“When someone like me, who will go to superhero lengths to avoid the truth, runs out of options-when I am found out or too exhausted to pretend anymore or maybe just confronted by my sister-it feels like the truth might crush me. And that is right. The truth does crush us, but the instant it crushes us, it somehow puts us back together into something honest. It’s death and resurrection every time it happens.
This, to me, is the point of the confession and absolution in the liturgy. When I first experience it-the part where everyone in church stands up and says what bad people they are, and the pastor, from the distance of the chancel and the purity of her white robe says, “God forgives you”-I thought it was hogwash. Why should I care if someone says to me that some God I may or may not really believe in has erased the check marks against me for things I may or may not even think are so-called sins? This obviously is the problem with religion for many: It makes you feel bad enough that you will need the religion to help you feel good again.

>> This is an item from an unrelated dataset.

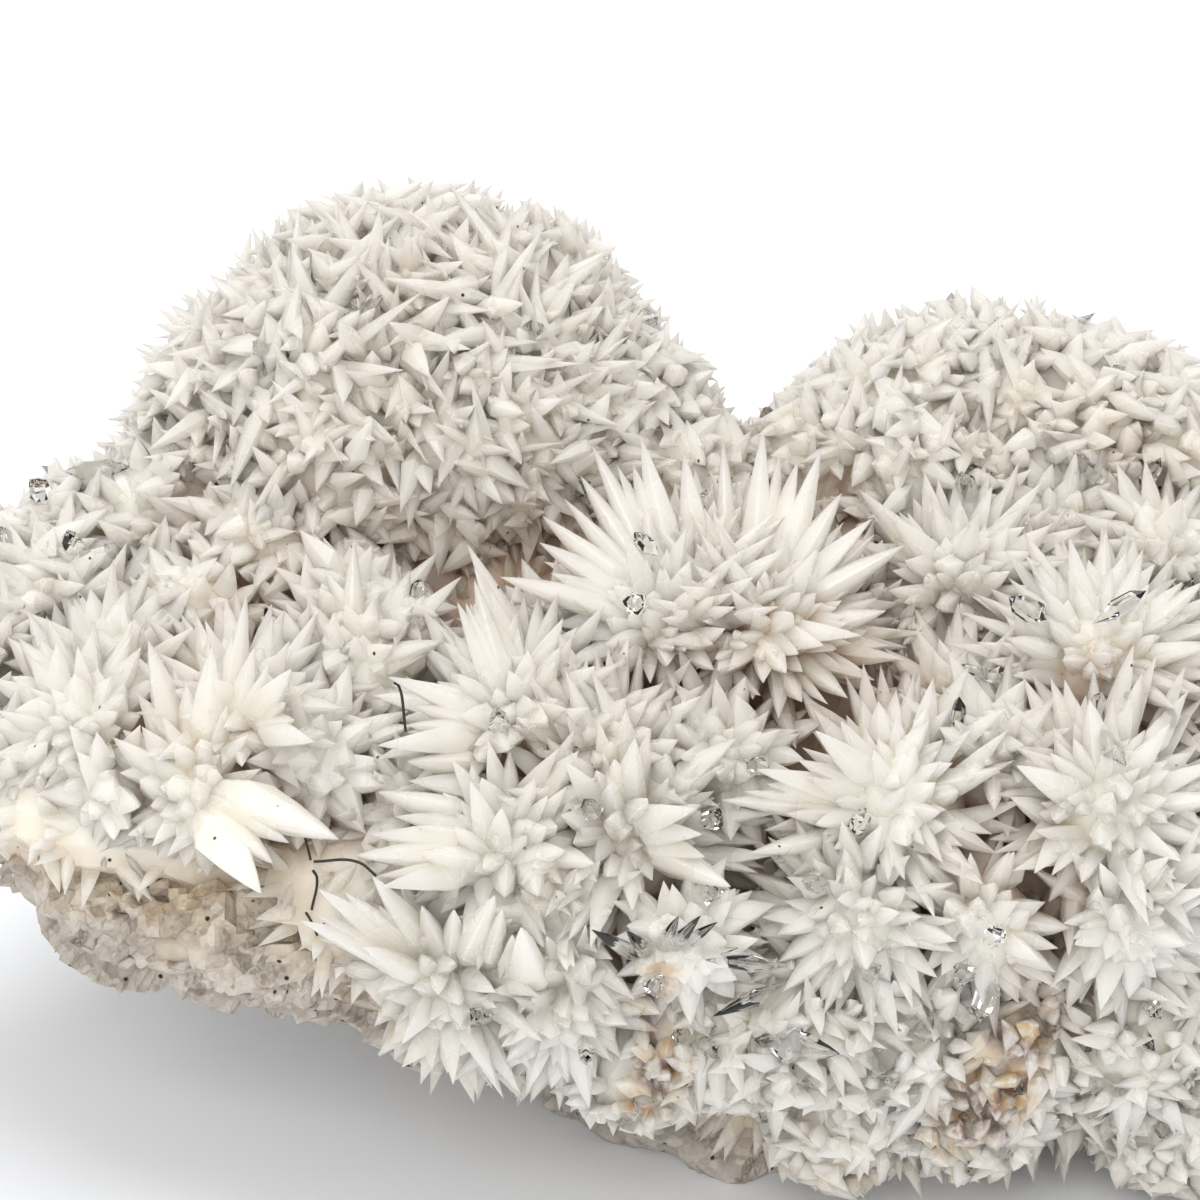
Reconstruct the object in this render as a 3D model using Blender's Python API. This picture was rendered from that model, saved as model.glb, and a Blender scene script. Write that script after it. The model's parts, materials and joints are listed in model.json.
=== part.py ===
# Calcite specimen: radiating sprays of dogtooth crystals, grown together over a rough matrix.
# Units are metres with +Z up, and the tables below are in millimetres. The front faces -Y.
# The origin is the middle of the flat spot under the matrix, which the specimen rests on.

import math
import random

import bmesh
import bpy
from mathutils import Vector, noise

MM = 0.001
TINY = 1e-30
SEED = 29

# The sprays, one row each: x, y, z of the nucleus and the reach of its crystal tips.
# The groups follow the specimen from its left end to its right end, then round the back.
SPRAYS = {
    "left_end": (
        (-112, -4, 54, 13), (-104, -16, 56, 12), (-105, 10, 56, 15), (-98, 24, 54, 14),
        (-118, 8, 50, 10), (-101, -3, 56, 14),
    ),
    "left_front": (
        (-68, -19, 58, 16), (-86, -9, 59, 15), (-87, -20, 57, 14), (-73, -28, 53, 13),
        (-60, -26, 56, 12), (-84, -28, 53, 10), (-97, -24, 53, 10),
    ),
    "left_shoulder": (
        (-80, 20, 68, 16), (-67, 11, 68, 15), (-76, 0, 61, 14), (-92, 6, 61, 15),
        (-55, -3, 62, 14), (-55, -12, 60, 12), (-93, 20, 63, 14),
    ),
    "back_left_dome": (
        (-58, 29, 80, 23), (-42, 31, 80, 23), (-30, 31, 79, 18), (-69, 29, 77, 18),
        (-44, 19, 77, 16), (-58, 17, 77, 15), (-32, 22, 76, 15), (-22, 27, 75, 15),
        (-15, 22, 71, 12), (-52, 39, 87, 20), (-37, 40, 86, 18),
    ),
    "middle_flower": (
        (-17, -10, 66, 17), (-5, -10, 65, 18), (-12, 1, 68, 15), (-30, -6, 62, 12),
    ),
    "centre_front": (
        (-35, -20, 58, 17), (-22, -31, 50, 18), (-25, -26, 57, 15), (-36, -35, 49, 15),
        (-43, -37, 35, 17), (-29, -40, 33, 15), (-15, -45, 43, 10), (-30, -40, 43, 13),
        (-10, -25, 56, 13), (-48, -27, 50, 12), (-54, -34, 40, 11),
    ),
    "right_middle": (
        (20, 5, 65, 16), (46, 9, 67, 14), (34, 14, 69, 13), (36, -11, 62, 17),
        (19, -14, 57, 13), (7, 4, 61, 13), (54, -8, 58, 14),
    ),
    "back_right_dome": (
        (13, 28, 75, 16), (23, 33, 78, 16), (37, 31, 76, 16), (49, 27, 73, 15),
        (15, 20, 72, 13), (3, 26, 71, 12), (60, 22, 64, 14), (32, 22, 72, 13),
    ),
    "right_front": (
        (10, -29, 52, 17), (35, -30, 52, 17), (23, -24, 56, 14), (6, -38, 42, 14),
        (20, -39, 42, 12), (10, -39, 27, 13), (37, -36, 41, 14), (38, -35, 25, 13),
        (-3, -39, 29, 13), (-13, -41, 30, 11), (24, -38, 26, 11), (53, -26, 40, 14),
        (4, -38, 15, 11), (50, -30, 24, 13), (-20, -40, 24, 10), (20, -38, 17, 11),
        (58, -30, 14, 11), (45, -34, 13, 12),
    ),
    "right_end": (
        (69, -8, 48, 17), (66, -20, 38, 15), (70, 8, 46, 16), (71, 0, 34, 16),
        (64, -20, 22, 13), (69, 16, 32, 14), (68, 2, 20, 13), (58, 4, 60, 14),
        (66, 22, 53, 15),
    ),
    "back_upper": (
        (-62, 42, 68, 17), (-40, 46, 68, 19), (-18, 38, 62, 16), (10, 40, 62, 17),
        (34, 41, 60, 17), (55, 34, 54, 16), (-82, 34, 56, 15), (-6, 34, 64, 13),
    ),
    "back_lower": (
        (-72, 42, 44, 14), (-50, 48, 48, 16), (-26, 46, 44, 16), (0, 46, 44, 16),
        (28, 46, 40, 16), (50, 40, 34, 15), (64, 28, 34, 13), (-88, 36, 42, 12),
        (-38, 46, 30, 13), (-12, 48, 26, 14), (14, 47, 24, 14), (38, 42, 20, 13),
        (-58, 42, 32, 12),
    ),
}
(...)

But eventually the confession and absolution liturgy came to mean everything to me. It gradually began to feel like a moment when truth was spoken, perhaps for the only time all week, and it would crush me and then put me back together.
And the pastor said, “Fear not, brothers and sisters, God, who is full of grace and abounding in steadfast love, meets us in our sin and transforms us for God’s glory and the healing of God’s world. In the name of the Father, the Son, and the Holy Spirit, your sins are forgiven, be now at peace.” Exhale.